Crucially, the terms of these loans are not connected to policy conditionality with regards to what are considered sound “best practice” free-market economic policies. As an analyst from Fitch, the ratings agency, noted: “Chinese loans are more flexible – they often have longer grace periods, and longer repayments. And they are less restrictive in their financial conditions, unlike World Bank loans which have more stringent fiscal conditions.”

Such beneficial features, unique to present-day South-South links, do not go unnoticed for long and would likely be enhanced by a BRICS development bank. Despite his warning in July 2012 that China would need to change the unbalanced and “unsustainable” features of its trade ties with Africa, South African president Jacob Zuma earlier this month also cautioned western companies and institutions that they would lose out to new partners, especially China, if they do not shed the old paternalistic “colonial” approach in deciding what’s best for Africans and viewing the continent primarily for its energy and natural resources.

This also applies to Canada, as they do to other western nations, with serious implications for our own economic fortunes – not just Africa’s.
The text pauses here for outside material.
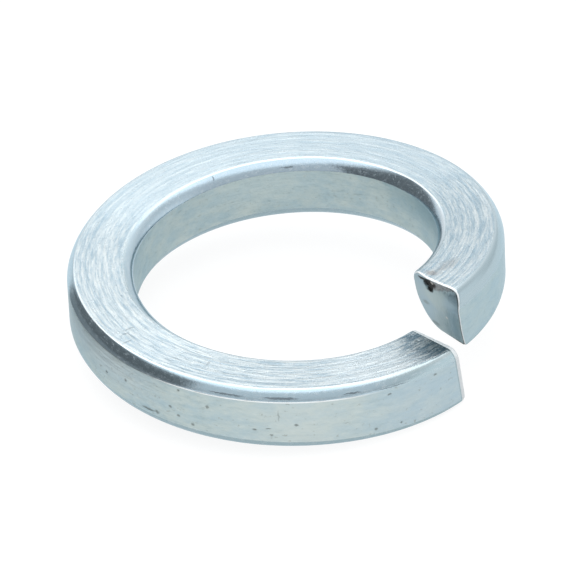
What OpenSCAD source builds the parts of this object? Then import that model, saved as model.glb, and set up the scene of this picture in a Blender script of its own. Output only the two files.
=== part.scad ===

As Mark Carney, Governor of the Bank of Canada, noted last year, Canada’s deteriorating export performance can be explained more from the drag caused by our export market structure – only 8 percent of Canada’s exports directed toward fast-growing emerging markets from 2000 to 2010 – than from competitiveness effects (exchange rate, productivity, wages). Actively engaging with the BRICS and sorting out our own China policy could help reverse these trends.

Fulfilling the developing world’s tryst with destiny is likely to involve striking a pragmatic middle ground between the two stances articulated by President Zuma. Cynics may lament the lack of cohesion amongst the BRICS and its toned-down political overtures, but that may actually be more conducive to effective South-South development ties than ever before.